"Tradition! Tradition!" sing Tevye and the villagers of Anatevka in Tsarist Russia of the early 1900s as the famous musical "Fiddler On the Roof" begins. This week my wife Janie and I celebrated her birthday by attending the play, starring Chaim Topol, at the historic Orpheum Theater in downtown Memphis. It was a beautiful performance, funny in the way that human nature is funny, bitterly sad in a way that, really, only the Jewish community can fully understand.

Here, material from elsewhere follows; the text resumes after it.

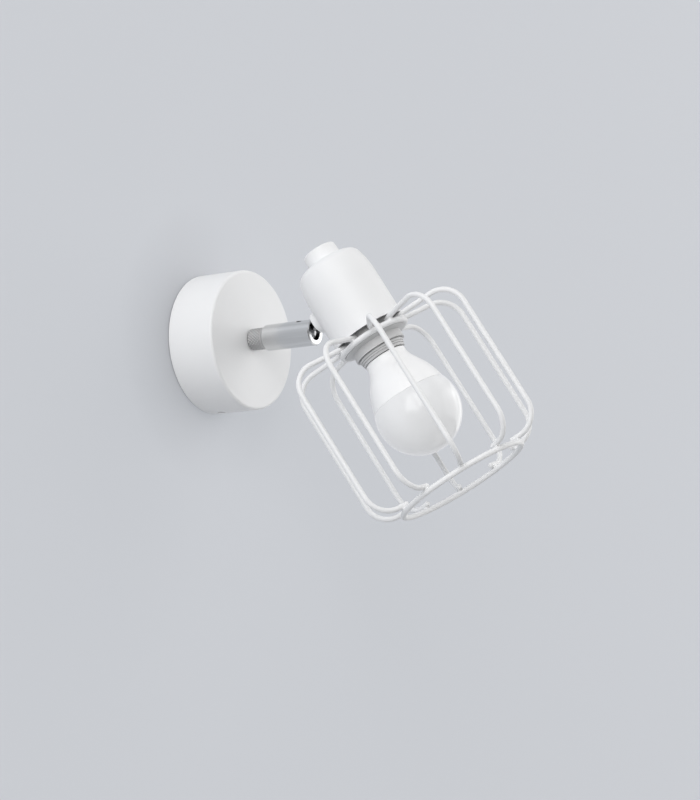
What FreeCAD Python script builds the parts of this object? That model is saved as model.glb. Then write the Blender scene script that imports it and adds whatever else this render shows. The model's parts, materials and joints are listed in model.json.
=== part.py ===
import FreeCAD, Part
import math
import os

# Wall spotlight: a round rose on the wall, a swivel tube with a ball joint, and a lamp head with a wire cage.
# All sizes are in millimetres. Three frames are used while building. The wall frame has z out of the wall,
# y up and x to the right. The stem frame has the ball at its origin and x along the ball stem. The head
# frame has its origin in the middle of the cup's mouth and z towards the bulb's tip.

# Pose in the rest position, in degrees
ARM_SWIVEL = 6.0
STEM_TILT = 28.2
HEAD_SPIN = 7.8

# Fits
RUNNING_FIT = 0.05
FREE_FIT = 0.1
CUT_OVERRUN = 1.0

# Wall rose
ROSE_DIA = 75.0
ROSE_DEPTH = 28.0
ROSE_WALL = 1.2
ROSE_EDGE_ROUND = 1.5
ROSE_BACK_CHAMFER = 0.5
ROSE_INNER_ROUND = 0.5

# Wall bracket behind the rose
BRACKET_WIDTH = 18.0
BRACKET_THICKNESS = 1.5
BRACKET_GAP = 0.3
BRACKET_TAB_HEIGHT = 13.0
BRACKET_CABLE_HOLE_DIA = 12.0
WALL_SLOT_SPACING = 50.0
WALL_SLOT_WIDTH = 4.5
WALL_SLOT_LENGTH = 8.0

# Grub screws that hold the rose on the bracket
COVER_SCREW_DIA = 4.0
COVER_SCREW_OUT = 8.0
COVER_SCREW_INSIDE = 1.0
COVER_SCREW_RECESS = 0.4
COVER_SCREW_SOCKET = 2.0
COVER_SCREW_SOCKET_DEPTH = 1.5

# Terminal block and earth screw on the bracket
BLOCK_WIDTH = 17.0
BLOCK_BREADTH = 9.0
BLOCK_HEIGHT = 10.0
BLOCK_UP = 12.0
BLOCK_WAYS = 3
BLOCK_WIRE_HOLE_DIA = 2.6
BLOCK_WIRE_HOLE_UP = 3.6
BLOCK_SCREW_DIA = 3.0
BLOCK_SCREW_DEPTH = 3.5
BLOCK_SCREW_SINK = 0.8
SCREW_SLOT_WIDTH = 0.6
SCREW_SLOT_DEPTH = 0.6
EARTH_SCREW_DOWN = 12.5
EARTH_SCREW_DIA = 3.5
EARTH_SCREW_LENGTH = 5.0
EARTH_HEAD_DIA = 7.0
EARTH_HEAD_HEIGHT = 2.2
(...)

We, too, are in times of seismic cultural change. So-called "traditional values" shift beneath our feet. With the digital age has come an unprecedented global connectivity, and that is just one of countless changes that have swept society in my lifetime. Our churches have changed, too, though often the changes seem too little, too late. There are tensions between the need to maintain that which is most precious of our faith tradition and the need to address a contemporary world. Sometimes it feels as if the gospel itself gets stuck in the "old wineskins" of our traditions, and as a result, there are lots of leaks!
I relate to Tevye's fear of the changes that seem, as he sang, "unthinkable." I also know that there is a difference between tradition and traditionalism. A disciple of Jesus follows One who was not content to observe tradition for its own sake. Instead, he lived out God's mission through and beyond the traditions handed down. For him, the standard was not tradition, but the law of divine love.